If you happen to be in Madrid, you can’t miss Toledo! It’s only half-an-hour by train, and you will be very impressed by its architecture. For instance, Toledo’s cathedral is one of the most important Christian landmarks in Spain. It was built in the 13th century on the site of a Muslim mosque next to La Judería (Jewish quarter).
In the Middle Ages, Barcelona was the capital of the County of Barcelona, thus becoming the main economic and administrative centre of the Crown. We can still see some remains from this historical period in the History Museum of Barcelona.
Many centuries later, in 1937, the Spanish Republic decided to move the capital from Madrid to Barcelona because of the Spanish Civil War.
In the 13th century it became the capital of the Emirate of Granada, the last Muslim-ruled state in the Iberian Peninsula. Granada was finally conquered in 1492 by the Catholic Monarchs, and progressively became a Christian city. The Court was established there in 1499, but it only lasted three years.
Valladolid was briefly the capital of Spain between 1601 and 1606. This led numerous artists and intellectuals such as Miguel de Cervantes, Quevedo, Góngora or Rubens to visit the city quite often.

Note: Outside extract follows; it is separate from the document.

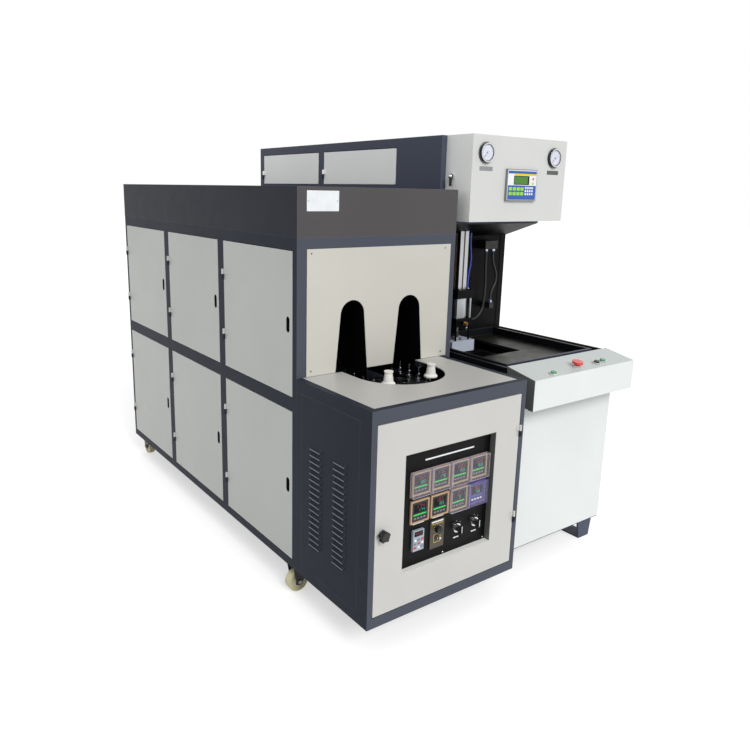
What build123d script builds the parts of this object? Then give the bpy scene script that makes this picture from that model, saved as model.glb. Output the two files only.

Founded in the 9th century BC as “Spal”, Sevilla also had the privilege of being the capital of Spain during different periods: From 1729 until 1733, and from 1808 until 1810. Nowadays, Sevilla is the fourth-largest city in Spain and one of the most popular destinations!
Some historians consider Cadiz as the oldest city in Europe. It was founded by the Phoenicians in 1100 BC, and they called it “Gadir”. Not far from its current name, in fact!
Between 1810 and 1813, Cadiz was Spain’s capital, and it was there where the first Spanish Constitution, known as “La Pepa”, was approved. In those three years, Cadiz went from a population of 40,000 to over 100,000. Impressive, right?
During the Spanish Civil War, more specifically between november 1936 and october 1937, the capital of Spain was moved to Valencia. Like Barcelona, this change took place to avoid Franco’s troops, which began to move closer to Madrid.
Although for a short period of time (only 5 months and 18 days), Burgos can proudly say it was the capital of Spain. This happened in 1939, towards the end of the Spanish Civil War.
That’s all, amigos! Have you been to any city (apart from Madrid) that once was the capital of Spain? If not, make them your next destination! I can assure you that you won’t be disappointed.